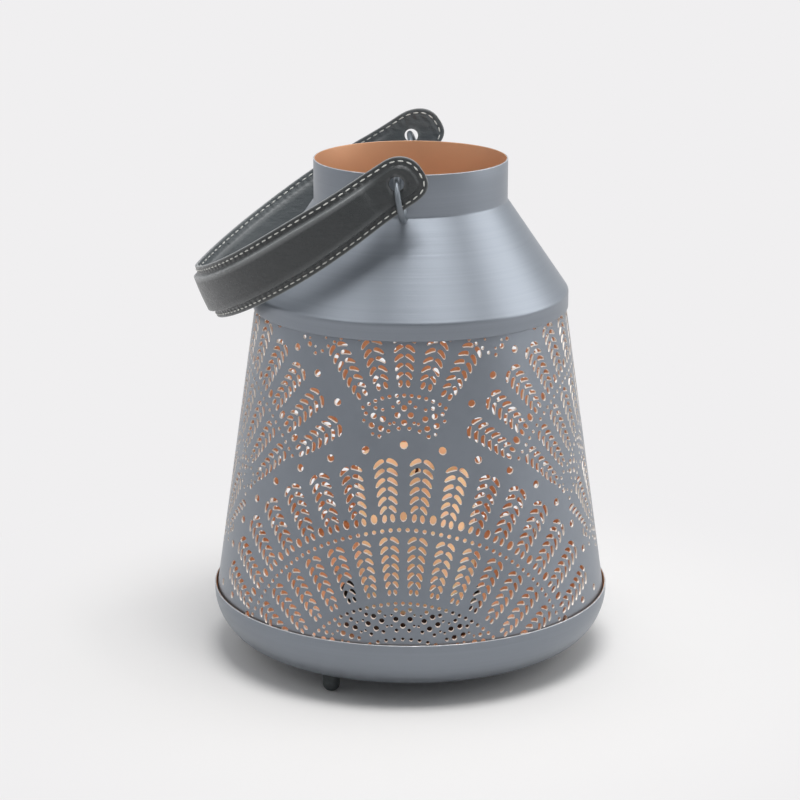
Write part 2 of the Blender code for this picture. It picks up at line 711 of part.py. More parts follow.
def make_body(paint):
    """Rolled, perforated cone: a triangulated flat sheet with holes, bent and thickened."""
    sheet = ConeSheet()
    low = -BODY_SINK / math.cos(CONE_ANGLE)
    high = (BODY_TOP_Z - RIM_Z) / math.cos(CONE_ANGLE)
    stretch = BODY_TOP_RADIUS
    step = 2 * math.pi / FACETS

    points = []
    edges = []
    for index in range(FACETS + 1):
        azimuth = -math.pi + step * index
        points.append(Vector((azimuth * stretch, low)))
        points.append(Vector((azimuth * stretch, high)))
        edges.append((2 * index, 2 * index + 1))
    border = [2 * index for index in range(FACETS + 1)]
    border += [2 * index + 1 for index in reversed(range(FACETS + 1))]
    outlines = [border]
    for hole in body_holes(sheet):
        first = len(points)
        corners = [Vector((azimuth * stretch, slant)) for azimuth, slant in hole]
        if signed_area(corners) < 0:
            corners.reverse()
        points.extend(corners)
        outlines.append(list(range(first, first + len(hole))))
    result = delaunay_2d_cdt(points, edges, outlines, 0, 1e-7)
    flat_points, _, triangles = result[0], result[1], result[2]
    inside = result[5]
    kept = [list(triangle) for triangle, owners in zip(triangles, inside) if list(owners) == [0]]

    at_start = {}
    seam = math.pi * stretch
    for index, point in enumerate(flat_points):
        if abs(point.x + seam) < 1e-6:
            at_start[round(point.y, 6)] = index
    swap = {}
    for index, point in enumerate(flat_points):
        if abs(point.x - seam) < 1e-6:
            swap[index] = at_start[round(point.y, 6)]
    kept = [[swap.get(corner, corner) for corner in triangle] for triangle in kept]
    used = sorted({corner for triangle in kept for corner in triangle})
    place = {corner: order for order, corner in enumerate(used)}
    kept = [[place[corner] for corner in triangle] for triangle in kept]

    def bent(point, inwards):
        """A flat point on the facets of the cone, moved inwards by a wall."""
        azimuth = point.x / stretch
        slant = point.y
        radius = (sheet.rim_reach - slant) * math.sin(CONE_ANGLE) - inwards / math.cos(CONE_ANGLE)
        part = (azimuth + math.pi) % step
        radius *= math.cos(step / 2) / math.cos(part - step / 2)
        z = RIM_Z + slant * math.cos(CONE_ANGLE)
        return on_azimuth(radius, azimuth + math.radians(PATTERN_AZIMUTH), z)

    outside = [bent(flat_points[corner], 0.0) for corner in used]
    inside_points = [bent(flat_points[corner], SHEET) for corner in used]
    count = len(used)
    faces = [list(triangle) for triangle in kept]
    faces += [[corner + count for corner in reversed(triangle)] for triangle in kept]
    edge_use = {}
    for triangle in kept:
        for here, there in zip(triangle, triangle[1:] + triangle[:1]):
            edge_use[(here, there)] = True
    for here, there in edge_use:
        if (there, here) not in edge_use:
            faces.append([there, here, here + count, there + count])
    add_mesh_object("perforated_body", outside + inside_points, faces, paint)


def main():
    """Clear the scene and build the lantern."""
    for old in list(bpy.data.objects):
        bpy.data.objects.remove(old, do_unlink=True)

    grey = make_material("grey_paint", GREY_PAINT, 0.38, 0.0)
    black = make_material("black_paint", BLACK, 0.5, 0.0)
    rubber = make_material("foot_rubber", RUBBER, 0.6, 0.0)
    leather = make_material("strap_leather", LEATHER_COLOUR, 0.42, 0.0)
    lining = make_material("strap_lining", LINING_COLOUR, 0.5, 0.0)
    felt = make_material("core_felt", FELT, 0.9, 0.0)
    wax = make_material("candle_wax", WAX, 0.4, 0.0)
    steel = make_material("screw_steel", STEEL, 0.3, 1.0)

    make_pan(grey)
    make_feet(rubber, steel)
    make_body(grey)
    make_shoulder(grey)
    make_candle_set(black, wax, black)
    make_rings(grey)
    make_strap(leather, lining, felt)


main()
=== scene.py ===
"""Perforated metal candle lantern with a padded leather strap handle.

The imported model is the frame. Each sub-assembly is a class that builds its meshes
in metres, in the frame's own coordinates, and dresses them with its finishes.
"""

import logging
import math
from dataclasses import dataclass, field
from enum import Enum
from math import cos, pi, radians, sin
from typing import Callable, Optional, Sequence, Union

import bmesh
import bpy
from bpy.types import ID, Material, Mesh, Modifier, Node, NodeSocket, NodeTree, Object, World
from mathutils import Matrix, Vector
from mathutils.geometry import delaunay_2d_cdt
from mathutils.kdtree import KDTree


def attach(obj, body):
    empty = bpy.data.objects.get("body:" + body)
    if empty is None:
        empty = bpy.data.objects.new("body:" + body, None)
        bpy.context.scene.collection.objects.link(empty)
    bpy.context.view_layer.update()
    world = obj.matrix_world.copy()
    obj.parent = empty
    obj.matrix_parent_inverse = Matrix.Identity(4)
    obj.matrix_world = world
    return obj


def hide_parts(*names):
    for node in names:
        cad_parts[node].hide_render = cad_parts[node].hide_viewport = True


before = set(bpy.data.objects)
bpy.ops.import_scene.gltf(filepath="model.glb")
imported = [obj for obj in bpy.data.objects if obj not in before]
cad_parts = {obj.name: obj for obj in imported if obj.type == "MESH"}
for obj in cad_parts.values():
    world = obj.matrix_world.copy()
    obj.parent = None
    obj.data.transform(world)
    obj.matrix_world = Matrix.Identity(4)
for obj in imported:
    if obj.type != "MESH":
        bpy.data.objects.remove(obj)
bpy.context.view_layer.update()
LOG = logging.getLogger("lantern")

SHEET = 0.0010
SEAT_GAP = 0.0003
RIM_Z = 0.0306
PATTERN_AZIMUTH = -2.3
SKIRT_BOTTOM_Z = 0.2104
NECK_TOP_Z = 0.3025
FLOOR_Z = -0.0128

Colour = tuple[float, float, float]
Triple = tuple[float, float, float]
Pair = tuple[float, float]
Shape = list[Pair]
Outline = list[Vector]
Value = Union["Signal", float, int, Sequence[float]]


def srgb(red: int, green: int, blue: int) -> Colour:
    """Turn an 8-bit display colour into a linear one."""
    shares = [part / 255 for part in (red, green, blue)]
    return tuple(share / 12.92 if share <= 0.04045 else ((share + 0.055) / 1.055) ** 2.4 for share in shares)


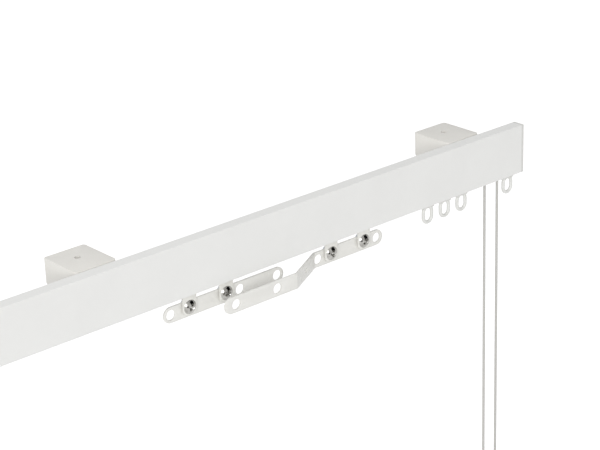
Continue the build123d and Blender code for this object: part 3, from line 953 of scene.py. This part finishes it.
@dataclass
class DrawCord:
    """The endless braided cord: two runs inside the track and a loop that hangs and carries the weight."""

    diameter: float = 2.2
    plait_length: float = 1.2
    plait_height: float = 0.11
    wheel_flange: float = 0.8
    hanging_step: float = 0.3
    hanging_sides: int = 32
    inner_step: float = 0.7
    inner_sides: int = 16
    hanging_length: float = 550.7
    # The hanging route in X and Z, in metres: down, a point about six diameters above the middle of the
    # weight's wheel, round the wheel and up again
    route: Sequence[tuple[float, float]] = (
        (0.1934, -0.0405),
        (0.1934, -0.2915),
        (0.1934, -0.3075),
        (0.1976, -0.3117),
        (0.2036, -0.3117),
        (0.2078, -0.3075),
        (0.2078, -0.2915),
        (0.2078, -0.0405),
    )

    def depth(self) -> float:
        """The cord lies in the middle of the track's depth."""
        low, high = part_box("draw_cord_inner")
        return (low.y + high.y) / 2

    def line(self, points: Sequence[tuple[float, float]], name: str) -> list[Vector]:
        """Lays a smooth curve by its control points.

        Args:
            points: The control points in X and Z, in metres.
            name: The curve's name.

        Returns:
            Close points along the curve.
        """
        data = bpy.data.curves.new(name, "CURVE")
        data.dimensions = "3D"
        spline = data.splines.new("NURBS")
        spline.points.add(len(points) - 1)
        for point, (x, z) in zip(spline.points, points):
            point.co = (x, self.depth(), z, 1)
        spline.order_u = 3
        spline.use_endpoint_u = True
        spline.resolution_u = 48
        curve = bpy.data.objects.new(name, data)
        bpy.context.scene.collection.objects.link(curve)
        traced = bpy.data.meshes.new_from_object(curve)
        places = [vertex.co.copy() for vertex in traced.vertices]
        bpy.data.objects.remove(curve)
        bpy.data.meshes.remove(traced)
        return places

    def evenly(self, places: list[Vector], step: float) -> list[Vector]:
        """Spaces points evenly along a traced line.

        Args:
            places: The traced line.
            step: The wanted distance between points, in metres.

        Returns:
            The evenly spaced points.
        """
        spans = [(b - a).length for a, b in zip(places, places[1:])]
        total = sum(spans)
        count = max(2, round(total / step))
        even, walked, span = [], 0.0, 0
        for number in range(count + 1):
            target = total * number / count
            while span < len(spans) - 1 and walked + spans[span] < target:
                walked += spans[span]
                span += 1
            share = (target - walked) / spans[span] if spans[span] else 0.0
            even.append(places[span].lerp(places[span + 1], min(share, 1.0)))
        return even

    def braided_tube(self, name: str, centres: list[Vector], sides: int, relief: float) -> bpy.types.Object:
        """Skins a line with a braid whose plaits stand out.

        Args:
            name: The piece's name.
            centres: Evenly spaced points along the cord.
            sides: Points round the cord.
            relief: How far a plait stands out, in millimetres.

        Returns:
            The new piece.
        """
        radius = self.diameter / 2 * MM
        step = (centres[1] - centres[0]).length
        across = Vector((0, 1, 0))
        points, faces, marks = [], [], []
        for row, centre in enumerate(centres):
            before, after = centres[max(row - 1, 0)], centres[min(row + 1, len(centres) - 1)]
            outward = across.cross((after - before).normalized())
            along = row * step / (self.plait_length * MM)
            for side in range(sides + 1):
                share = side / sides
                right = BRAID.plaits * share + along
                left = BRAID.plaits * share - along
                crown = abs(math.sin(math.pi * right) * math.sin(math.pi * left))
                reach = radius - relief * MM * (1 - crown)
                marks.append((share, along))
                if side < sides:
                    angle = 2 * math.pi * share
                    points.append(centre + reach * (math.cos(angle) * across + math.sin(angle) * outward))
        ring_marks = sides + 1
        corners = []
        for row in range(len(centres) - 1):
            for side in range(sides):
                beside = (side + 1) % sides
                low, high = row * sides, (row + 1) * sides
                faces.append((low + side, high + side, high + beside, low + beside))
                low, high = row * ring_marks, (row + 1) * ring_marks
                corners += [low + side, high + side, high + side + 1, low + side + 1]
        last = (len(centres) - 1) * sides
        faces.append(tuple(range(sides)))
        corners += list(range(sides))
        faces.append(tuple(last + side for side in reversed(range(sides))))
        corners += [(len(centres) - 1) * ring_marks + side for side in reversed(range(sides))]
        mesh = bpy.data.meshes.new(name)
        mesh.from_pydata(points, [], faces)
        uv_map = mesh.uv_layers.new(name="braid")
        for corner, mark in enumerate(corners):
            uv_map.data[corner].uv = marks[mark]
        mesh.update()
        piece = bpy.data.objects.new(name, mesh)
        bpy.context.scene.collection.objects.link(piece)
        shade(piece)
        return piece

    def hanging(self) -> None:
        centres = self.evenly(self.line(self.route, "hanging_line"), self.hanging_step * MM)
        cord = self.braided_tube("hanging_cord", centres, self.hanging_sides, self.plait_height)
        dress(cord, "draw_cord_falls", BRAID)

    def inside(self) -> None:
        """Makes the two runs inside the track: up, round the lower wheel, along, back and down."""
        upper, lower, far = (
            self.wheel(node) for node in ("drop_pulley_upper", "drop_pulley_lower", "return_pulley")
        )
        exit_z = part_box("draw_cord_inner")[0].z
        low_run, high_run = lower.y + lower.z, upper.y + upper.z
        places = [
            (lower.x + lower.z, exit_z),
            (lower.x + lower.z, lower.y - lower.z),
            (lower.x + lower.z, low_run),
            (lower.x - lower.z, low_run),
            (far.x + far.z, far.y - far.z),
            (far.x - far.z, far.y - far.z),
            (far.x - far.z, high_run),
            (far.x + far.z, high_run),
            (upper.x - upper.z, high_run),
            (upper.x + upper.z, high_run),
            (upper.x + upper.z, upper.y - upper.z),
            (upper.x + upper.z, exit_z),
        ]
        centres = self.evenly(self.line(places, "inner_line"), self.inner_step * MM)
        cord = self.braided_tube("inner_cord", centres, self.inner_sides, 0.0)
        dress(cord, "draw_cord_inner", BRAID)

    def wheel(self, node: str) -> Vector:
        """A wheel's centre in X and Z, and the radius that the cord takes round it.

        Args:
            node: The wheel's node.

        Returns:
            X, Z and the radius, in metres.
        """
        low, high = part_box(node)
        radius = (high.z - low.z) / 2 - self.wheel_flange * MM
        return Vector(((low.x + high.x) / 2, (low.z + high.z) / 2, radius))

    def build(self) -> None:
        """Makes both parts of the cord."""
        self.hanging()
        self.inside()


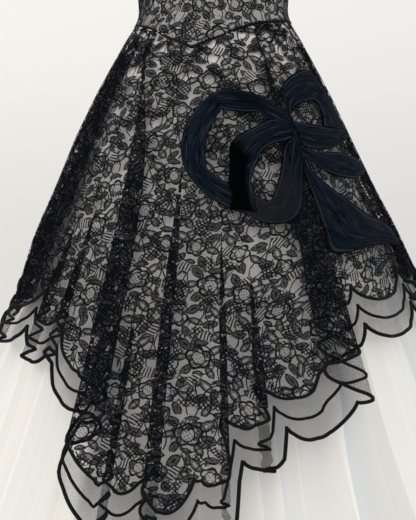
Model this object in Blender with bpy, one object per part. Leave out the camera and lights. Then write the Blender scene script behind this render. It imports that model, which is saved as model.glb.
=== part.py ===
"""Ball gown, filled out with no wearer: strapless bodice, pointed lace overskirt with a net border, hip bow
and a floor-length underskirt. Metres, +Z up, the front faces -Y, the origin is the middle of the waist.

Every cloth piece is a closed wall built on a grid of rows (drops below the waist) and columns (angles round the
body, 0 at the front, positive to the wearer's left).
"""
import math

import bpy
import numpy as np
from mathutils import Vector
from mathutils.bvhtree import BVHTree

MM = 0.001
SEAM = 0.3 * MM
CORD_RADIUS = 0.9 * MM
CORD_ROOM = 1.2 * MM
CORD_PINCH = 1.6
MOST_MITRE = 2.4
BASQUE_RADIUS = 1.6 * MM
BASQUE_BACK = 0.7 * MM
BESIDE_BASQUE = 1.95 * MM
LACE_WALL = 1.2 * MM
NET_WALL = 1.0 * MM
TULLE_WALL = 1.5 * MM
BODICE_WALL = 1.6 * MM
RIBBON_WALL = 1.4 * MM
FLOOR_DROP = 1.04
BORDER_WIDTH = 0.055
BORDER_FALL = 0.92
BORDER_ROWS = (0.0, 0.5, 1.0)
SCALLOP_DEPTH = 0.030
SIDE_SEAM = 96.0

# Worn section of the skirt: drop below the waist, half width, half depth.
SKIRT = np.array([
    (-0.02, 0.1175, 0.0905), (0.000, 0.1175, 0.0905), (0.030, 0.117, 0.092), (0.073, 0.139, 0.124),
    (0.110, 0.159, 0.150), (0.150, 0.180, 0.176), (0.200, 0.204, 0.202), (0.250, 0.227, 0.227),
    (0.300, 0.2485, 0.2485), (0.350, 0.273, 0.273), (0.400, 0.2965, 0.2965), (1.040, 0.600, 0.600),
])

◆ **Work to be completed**
Repeat word for word the stretch of lines from the one with "The imported model" down to the one with "from bpy.types import", both included.

◆ **The response**
The imported model is the frame. Each sub-assembly is a class that builds its meshes
in metres, in the frame's own coordinates, and dresses them with its finishes.
"""

import logging
import math
from dataclasses import dataclass, field
from enum import Enum
from math import cos, pi, radians, sin
from typing import Callable, Optional, Sequence, Union

import bmesh
import bpy
from bpy.types import ID, Material, Mesh, Modifier, Node, NodeSocket, NodeTree, Object, World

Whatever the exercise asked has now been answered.